朝起きて、身支度をし、食堂に向かう。同じワークショップに参加している方と一緒に朝ごはんを食べ、一度部屋に戻ってから教室に向かう。ほとんどが実践のなかで学んでいくワークショップなので、和気あいあいと、でも、真剣に時間が過ぎる。みなさん、とっても意欲的でおもしろい。一日の講座が終わったら、夕ごはん。部屋に戻って今日習ったことをノートにまとめたり、図書室へ行って関連する本を探したりして過ごし、ときには散歩に出てからだを動かす。お風呂に入ってから寝るまでは読書や書き物。断章のような言葉がぽろぽろとこぼれて落ちていた。すこし仕事の連絡をして、早めに就寝。
この生活がとにかく心地いい。街の喧騒を離れた、規則正しい生活。外からの情報も少なく、感情やリズムが乱されることも少ない。わたし自身のリズムにいったん立ち戻るような、そんな毎日だった。
ワークショップに参加してしばらくした後、実家に帰省し、改めて奥の物置部屋を探った。小さな頃は分からなかった織物の道具ひとつひとつの名前がわかる。いまではほとんど作られていない、竹で作られた貴重な道具があることもわかった。
祖母が教えてくれる。「おばあさんのお母さんが、自分たち姉妹のためにそれぞれの着物を織ってくれた」と。何十年と眠っていた道具たちを取り出して広げてみる。古い道具と古い糸が、昔の記憶を思い起こさせるようにそこに存在している。

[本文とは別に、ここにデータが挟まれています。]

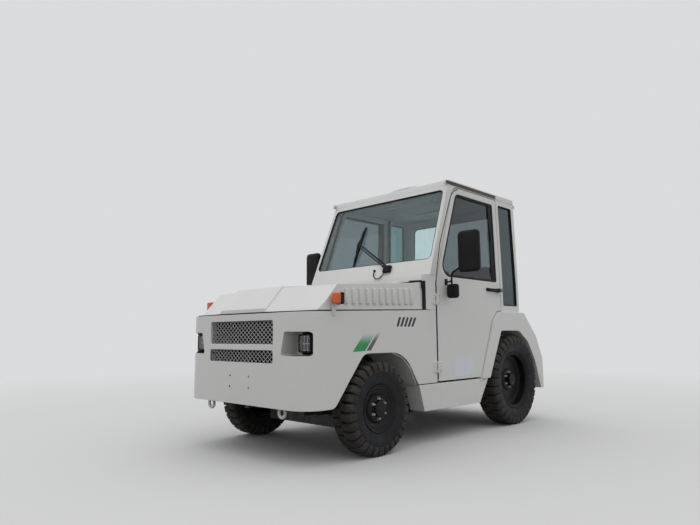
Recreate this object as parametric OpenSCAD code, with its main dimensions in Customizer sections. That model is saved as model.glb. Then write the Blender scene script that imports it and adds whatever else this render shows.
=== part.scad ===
// Cabbed tow tractor for airport carts, in millimetres.
// X is the vehicle's left, the front faces -Y, and Z = 0 is the ground.
// Places along the vehicle are distances behind the front plate's face.

/* [Whole vehicle] */
// Width over the front and side plates
body_w = 1300; // [1260:10:1360]
// Front axle behind the front plate's face
front_axle_y = 619; // [600:1:640]
// Distance between the two axles
wheelbase = 1787; // [1770:1:1800]

/* [Wheels] */
// Diameter of a front tyre over its lugs
front_tyre_d = 590; // [570:2:600]
// Width of a front tyre at its sidewalls
front_tyre_w = 166; // [150:2:176]
// Middle of a front tyre inside the side plate's face
front_tyre_inset = 52; // [46:1:60]
// Diameter over a front rim's flanges
front_rim_d = 302; // [290:2:320]
// Diameter of a rear tyre over its lugs
rear_tyre_d = 747; // [730:1:752]
// Width of a rear tyre at its sidewalls
rear_tyre_w = 196; // [180:2:204]
// Middle of a rear tyre inside the side plate's face
rear_tyre_inset = 70; // [66:1:78]
// Diameter over a rear rim's flanges
rear_rim_d = 470; // [450:2:484]
// Depth of the gaps between the tread lugs
lug_h = 12; // [8:1:16]
// Width of the gaps between the tread lugs
lug_gap = 11; // [8:1:14]
// Number of lugs on each shoulder of a front tyre
front_lugs = 30; // [24:1:34]
// Number of lugs on each shoulder of a rear tyre
rear_lugs = 32; // [26:1:36]
// Diameter of the wheel nuts' circle
nut_circle_d = 124; // [116:2:132]
// Radius of a wheel spindle where the hub runs
spindle_r = 28; // [24:1:32]
// Running clearance of hubs and kingpins, in radius
run_gap = 0.05; // [0.02:0.01:0.1]

/* [Steering] */
// Kingpin inside the middle of its tyre
kingpin_inset = 128; // [122:1:134]
// Radius of a kingpin
kingpin_r = 18; // [15:1:20]
// Height of the axle beam's eye
eye_h = 90; // [80:2:100]
// Length of a track arm behind its kingpin
track_arm_l = 150; // [140:2:160]

/* [Front plate] */
// Thickness of the front and side plates
plate_t = 12; // [8:1:16]
// Radius of the plate's front corners
plate_corner_r = 150; // [120:5:180]
// Height of the plate's lower edge
plate_bottom_z = 327; // [315:1:340]
// Height of the plate's upper edge at the front
plate_top_front_z = 902; // [890:1:910]
// Height of the plate's upper edge at the cab
plate_top_rear_z = 944; // [936:1:950]
// Half width of the grille openings
grille_half_w = 344; // [320:2:360]
// Spacing of the mesh's diamonds across
mesh_pitch_x = 40; // [36:1:46]
// Spacing of the mesh's diamonds up
mesh_pitch_z = 30; // [26:1:36]
// Width of the mesh's strands
mesh_strand = 5; // [4:0.5:7]
// Lamp pocket's inner edge from the side plate's face
pocket_run = 231; // [225:1:240]
// Depth of the lamp pockets behind the front face
pocket_back_y = 125; // [118:1:135]
// Half spacing across of the four front coupling holes
front_hole_dx = 102; // [95:1:110]
// Half spacing up of the four front coupling holes
front_hole_dz = 35; // [30:1:40]
// Height of the middle of the four front coupling holes
front_hole_z = 470; // [460:1:480]
// Radius of a front coupling hole
front_hole_r = 7; // [5:0.5:9]

/* [Hood] */
// Gap between hood and plate
hood_gap = 8; // [6:1:12]
// Thickness of the hood's shell
hood_t = 6; // [4:1:8]
// Hood's sides inside the side plates' faces
hood_inset = 8; // [6:1:15]
// Radius of the hood's front corners
hood_corner_r = 180; // [160:5:200]
// Hood's rear edge behind the front face
hood_rear_y = 1090; // [1080:1:1094]
// Height of the hood's top at its rear edge
hood_rear_z = 1135; // [1125:1:1140]
// Height of the hood's top where the nose slope ends
hood_nose_z = 1068; // [1060:1:1075]
// How far the middle panel stands above the rest
hood_rise = 12; // [8:1:16]
// Half width of the middle panel
hood_panel_half_w = 250; // [230:2:270]
// Number of louvres on each side of the hood
louvre_count = 11; // [9:1:12]
// Spacing of the louvres
louvre_pitch = 65.6; // [60:0.2:66]
// How far a louvre stands out
louvre_proud = 7; // [5:1:7]

/* [Cab] */
// Thickness of the cab's walls, pillars and doors
cab_t = 40; // [34:1:44]
// Windscreen plane's distance behind the front face at its foot
screen_foot_y = 1262; // [1255:1:1270]
// Height of the windscreen's lower edge
screen_foot_z = 1329; // [1320:1:1340]
// Rake of the windscreen plane from upright, in degrees
screen_rake = 21.5; // [20:0.5:23]
// Height of the roof's front edge over the windscreen
screen_header = 85; // [80:1:95]
// Top of the roof
roof_top_z = 1990; // [1980:1:2000]
// Thickness of the roof panel
roof_t = 48; // [44:1:54]
// Height of the header over the door windows
window_header = 57; // [52:1:62]
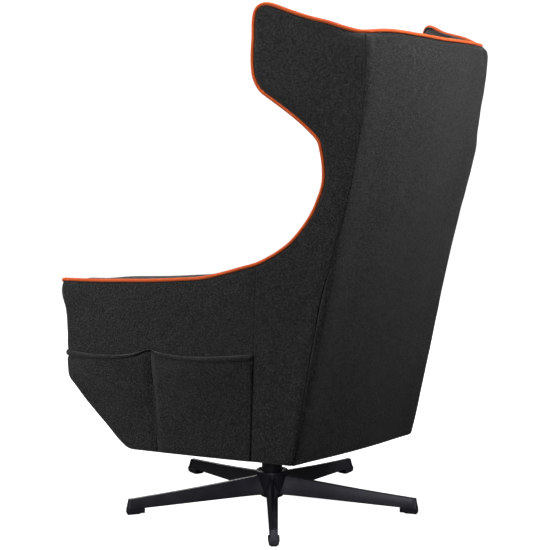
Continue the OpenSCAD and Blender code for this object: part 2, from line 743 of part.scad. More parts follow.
module front_pocket(left) {
    y0 = -arm_reach + pocket_margin;
    y1 = -pocket_seam_y - seat_gap;
    top = [for (i = [0 : pocket_rows])
        let (u = i / pocket_rows)
        [mix(y0, y1, u), pocket_hem_z + hem_peak * between(hem_rise_shares, u * (len(hem_rise_shares) - 1))]];
    color(charcoal) both_ways(left) pocket(top, y0, y1);
}
module rear_pocket(left) {
    y0 = -pocket_seam_y + seat_gap;
    y1 = seam_y(pocket_hem_z + rear_hem_rise) - pocket_margin / 2;
    y_low = seam_y(shell_bottom_z) - pocket_margin / 2;
    top = [for (i = [0 : pocket_rows])
        let (u = i / pocket_rows)
        let (sag = hem_peak * 0.55 * sin(180 * pow(u, 0.8)))
        [mix(y0, y1, u), pocket_hem_z + mix(hem_peak, rear_hem_rise, u) - sag]];
    color(charcoal) both_ways(left) pocket(top, y0, y_low);
}

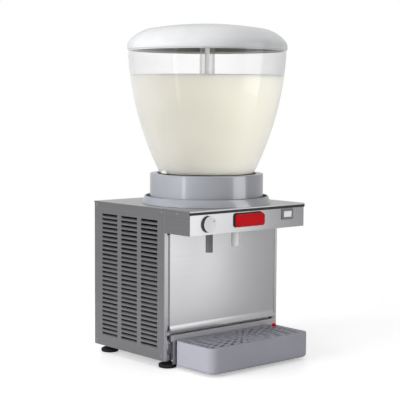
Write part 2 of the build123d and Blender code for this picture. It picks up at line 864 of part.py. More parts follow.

織物というのは地球上で同時多発的に始まった、人類にとってとても古い営みだそうである。上下に分かれる経糸(たていと)のあいだを緯糸(よこいと)が交互に通ることで、糸が布になり、布から服ができる。一次元から二次元へ、そして三次元へ。
実家の奥深くで眠っていた記憶がわたしの目の前に広がる。そして、それをわたしが拾いあげる。祖母の、祖母の母の、そして、人類の記憶。一本の糸が布になるように、わたしはわたしの記憶を、言葉を、そっと織りなしていきたいと思う。